Si le petit groupe de jeunes est souvent malmené et remis en question par ses auteurs, les personnages n’en restent pas moins terriblement attachant. Parfois désagréable, parfois clairement honteux, ils n’en restent pas moins une belle représentation de ce que la jeunesse d’Itaewon peut offrir. Ce quartier devient d’ailleurs un personnage à part entière, le réalisateur le filmant avec beaucoup de justesse et d’idées, mettant en contraste ses néons de la nuit à ses rues paisibles la journée. Le dernier tiers du drama est malheureusement moins intéressant, on sort du quartier d’Itaewon et ses spécificités qui faisaient tout l’intérêt du drama, la bande de jeunes gagnant largement en maturité afin de devenir des adultes plus obnubilés par des questions de pouvoir et d’argent : un tournant trop classique pour un drama qui au contraire, se distinguait pour sa manière de traiter des sujets qui sont rares dans le paysage télévisuel sud-coréen. Alors cela ne change pas grand chose à la qualité du drama, et on comprend très bien ce que son auteur a voulu dire sur l’effet du pouvoir sur des jeunes qui prétendent avoir d’autres valeurs, mais on doit bien avouer que cela a eu tendance à faire disparaître tout le charme des deux premiers tiers.

Difficile tout de même de ne pas être emballé par Itaewon Class. Très justes, les acteurs et actrices incarnent des personnages aux personnalités marquées qui représentent un peu tout ce que ce si populaire quartier de Séoul est capable d’offrir. Histoire de vengeance ou d’une jeunesse qui se cherche, c’est aussi un drama qui a été capable d’aborder des questions extrêmement rares à la télévision en Corée sans épargner ses personnages, quitte à remettre en cause des croyances qui fondent une bonne partie de la société coréenne.
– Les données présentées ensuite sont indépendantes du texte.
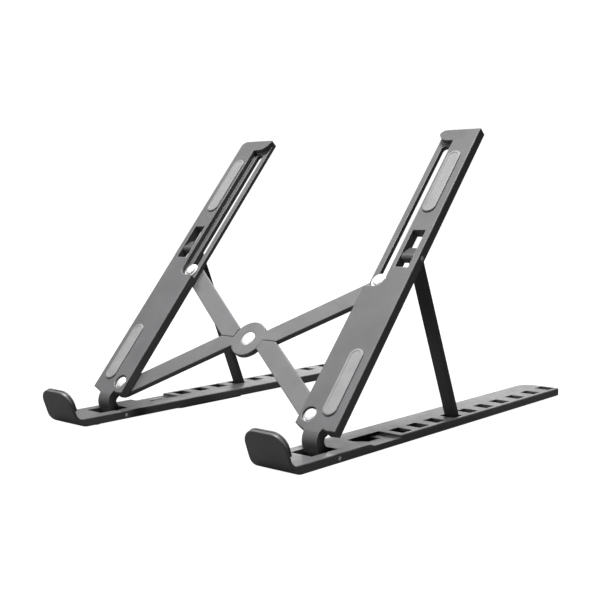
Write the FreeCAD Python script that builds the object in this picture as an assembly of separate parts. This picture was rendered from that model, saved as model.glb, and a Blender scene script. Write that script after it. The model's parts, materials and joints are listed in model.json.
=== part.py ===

Certes, notre critique s’est en bonne partie portée sur ces questions car c’est ce qui nous semble être le plus essentiel dans ce que Itaewon Class nous raconte, mais c’est aussi et avant tout un drama particulièrement bien mené, avec un vrai sens du rythme qui empêche tout temps mort. Les personnages vivent, évoluent et se dévoilent au fil d’une aventure passionnante où cette bande de jeunes suscite autant l’admiration que l’exaspération.